Flamefire commented 6 years ago

One thing I'm not so sure about is whether the "pointer check" approach plays well with dynamically loaded SOs using Boost.Serialization.

I doubt that this can be a problem: We check a value in the same class we are gonna call. Even if something would be mixed up, we'll still get the desired behaviour: Call the class when its valid.

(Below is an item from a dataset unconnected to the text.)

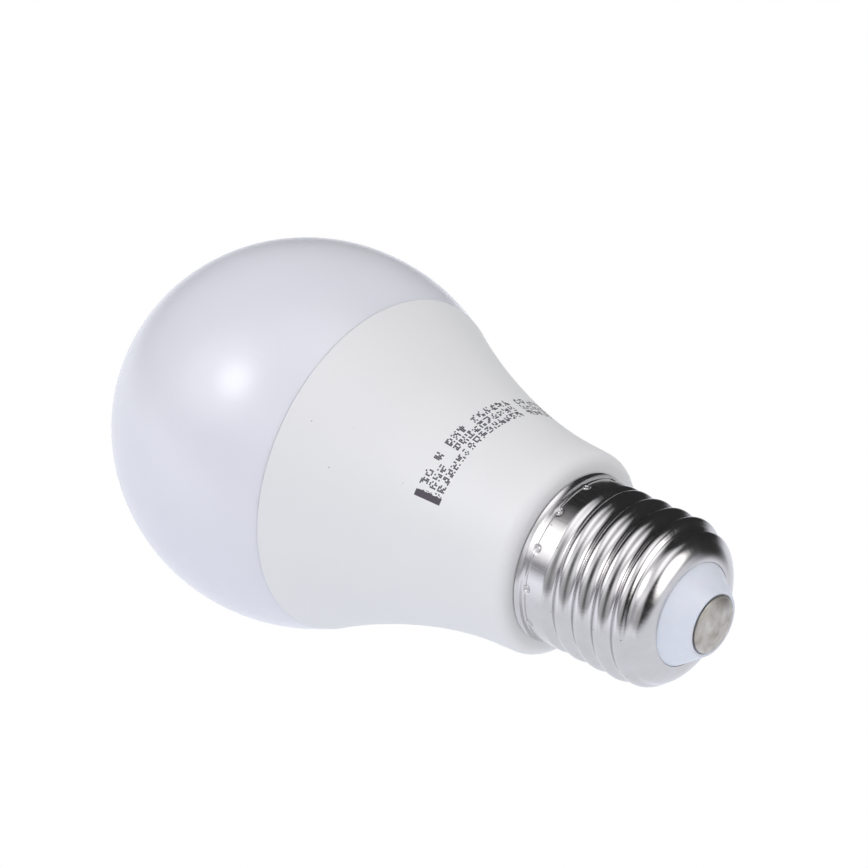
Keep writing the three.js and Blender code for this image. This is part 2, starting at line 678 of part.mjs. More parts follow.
function buildInsulator() {
  const seatZ = -contactDome - contactEdge - fitGap; // the face under the contact's disc
  const lipRadius = contactRadius + fitGap;
  const bore = shankRadius + fitGap;
  const coneRadius = shellEndRadius - fitGap;
  const flangeTopZ = shellEndZ - shellWall - 2 * fitGap;
  const flangeBottomZ = flangeTopZ - insulatorFlangeHeight;
  const shoulderShare = Math.sqrt(1 - ((flangeTopZ - shoulderZ) / shoulderHeight) ** 2);
  const flangeRadius = shellEndRadius + shoulderWidth * shoulderShare - 2 * shellWall - fitGap;
  const profile = [
    at(bore, seatZ),
    at(bore, flangeBottomZ),
    at(bore + 1.6, flangeBottomZ),
    at(bore + 1.6, seatZ - insulatorFloor),
    at(flangeRadius - 2.2, flangeTopZ),
    at(flangeRadius - 1.4, flangeBottomZ),
    at(flangeRadius, flangeBottomZ),
    at(flangeRadius, flangeTopZ),
    at(coneRadius, flangeTopZ),
    at(coneRadius, shellEndZ),
    at(lipRadius + insulatorLip, seatZ + 0.2),
    at(lipRadius + insulatorLip * 0.6, seatZ + contactEdge),
    at(lipRadius, seatZ + contactEdge),
    at(lipRadius, seatZ),
    at(bore, seatZ),
  ];
  addPiece('cap_insulator', turned(profile), insulatorPlastic);
}

function buildContact() {
  const undersideZ = -contactDome - contactEdge;
  const domeSpan = contactRadius - contactFlatRadius;
  const dome = Array.from({ length: 5 }, (_, i) => {
    const share = i / 4;
    return at(contactFlatRadius + domeSpan * share, -contactDome * share ** 2);
  });
  const profile = [
    at(0, undersideZ - shankLength),
    at(shankRadius - 0.3, undersideZ - shankLength),
    at(shankRadius, undersideZ - shankLength + 0.5),
    at(shankRadius, undersideZ),
    at(contactRadius, undersideZ),
    ...dome.reverse(),
    at(0, 0),
  ];
  addPiece('centre_contact', turned(profile, 32), contactNickel);
}

buildGlobe();
buildHousing();
buildCup();
buildLedBoard();
buildSensor();
buildSocket();
buildDriverBoard();
buildOutputPins();
buildWires();
buildScrewShell();
buildInsulator();
buildContact();

export default bulb;
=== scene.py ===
import json
import math

import bpy
from mathutils import Matrix, Vector, noise

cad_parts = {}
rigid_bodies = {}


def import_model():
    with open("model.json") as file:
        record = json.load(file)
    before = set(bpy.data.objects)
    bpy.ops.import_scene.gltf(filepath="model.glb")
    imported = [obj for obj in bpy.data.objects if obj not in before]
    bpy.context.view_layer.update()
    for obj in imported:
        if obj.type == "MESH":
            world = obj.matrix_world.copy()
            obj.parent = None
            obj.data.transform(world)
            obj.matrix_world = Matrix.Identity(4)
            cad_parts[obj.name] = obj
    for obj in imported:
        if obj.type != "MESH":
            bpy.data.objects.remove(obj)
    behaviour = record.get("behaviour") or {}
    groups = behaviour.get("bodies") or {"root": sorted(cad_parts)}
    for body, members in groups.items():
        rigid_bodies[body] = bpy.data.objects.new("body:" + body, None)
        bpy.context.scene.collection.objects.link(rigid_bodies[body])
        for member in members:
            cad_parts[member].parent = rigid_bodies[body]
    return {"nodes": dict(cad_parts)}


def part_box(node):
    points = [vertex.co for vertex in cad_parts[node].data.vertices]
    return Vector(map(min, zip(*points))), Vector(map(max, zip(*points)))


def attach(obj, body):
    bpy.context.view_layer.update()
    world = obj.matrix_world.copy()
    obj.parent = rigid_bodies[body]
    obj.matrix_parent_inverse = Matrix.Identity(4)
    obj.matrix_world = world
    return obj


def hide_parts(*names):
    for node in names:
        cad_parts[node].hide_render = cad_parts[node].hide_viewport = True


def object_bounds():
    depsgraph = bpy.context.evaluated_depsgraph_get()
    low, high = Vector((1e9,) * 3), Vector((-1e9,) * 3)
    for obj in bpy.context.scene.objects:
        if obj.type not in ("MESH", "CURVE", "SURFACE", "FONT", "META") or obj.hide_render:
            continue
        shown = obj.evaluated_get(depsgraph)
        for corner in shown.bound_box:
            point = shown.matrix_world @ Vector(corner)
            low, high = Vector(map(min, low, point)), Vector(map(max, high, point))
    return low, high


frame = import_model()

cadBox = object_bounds()
mm = 0.001
print("frame loaded:", len(frame["nodes"]), "nodes")


def toLinear(hexColour):
    channels = [int(hexColour[i:i + 2], 16) / 255 for i in (1, 3, 5)]
    curve = [c / 12.92 if c <= 0.04045 else ((c + 0.055) / 1.055) ** 2.4 for c in channels]
    return (*curve, 1.0)


def addNode(tree, kind, settings=None, inputs=None):
    node = tree.nodes.new(kind)
    for name, value in (settings or {}).items():
        setattr(node, name, value)
    for name, value in (inputs or {}).items():
        if isinstance(value, bpy.types.Node):
            value = value.outputs[0]
        if isinstance(value, bpy.types.NodeSocket):
            tree.links.new(value, node.inputs[name])
        else:
            node.inputs[name].default_value = value
    return node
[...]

Flamefire commented 5 years ago

Fixed by https://github.com/boostorg/serialization/commit/f297d80d6ef55ac66525320d0477c17806aa57cd which should be shown by tests from https://github.com/boostorg/serialization/commit/cc2a996384baddd7b45ee93a5644e3829e9e4e86

Rseding91 commented 4 months ago

I was wondering if anyone with enough knowledge about this specific issue could tell me if a crash we're seeing on-exit could be this issue. Specifically our game Factorio is getting 'random' crashes in the AMD graphics driver for AMD GPU users when exiting the game. The stack trace is always identical and goes through boost::serialization::singleton before crashing. A symbolized stack trace (to the best of our abilities) can be seen in this report: https://forums.factorio.com/113613

Some information:

Squall-Leonhart commented 2 days ago

I was wondering if anyone with enough knowledge about this specific issue could tell me if a crash we're seeing on-exit could be this issue. Specifically our game Factorio is getting 'random' crashes in the AMD graphics driver for AMD GPU users when exiting the game. The stack trace is always identical and goes through boost::serialization::singleton before crashing. A symbolized stack trace (to the best of our abilities) can be seen in this report: https://forums.factorio.com/113613

Cemu users are seeing the same in 24.8.1 (Vulkan) and 24.9.1 (Vulkan and OpenGL)

Wonder if AMD has unknowingly upgraded core driver components into a broken state.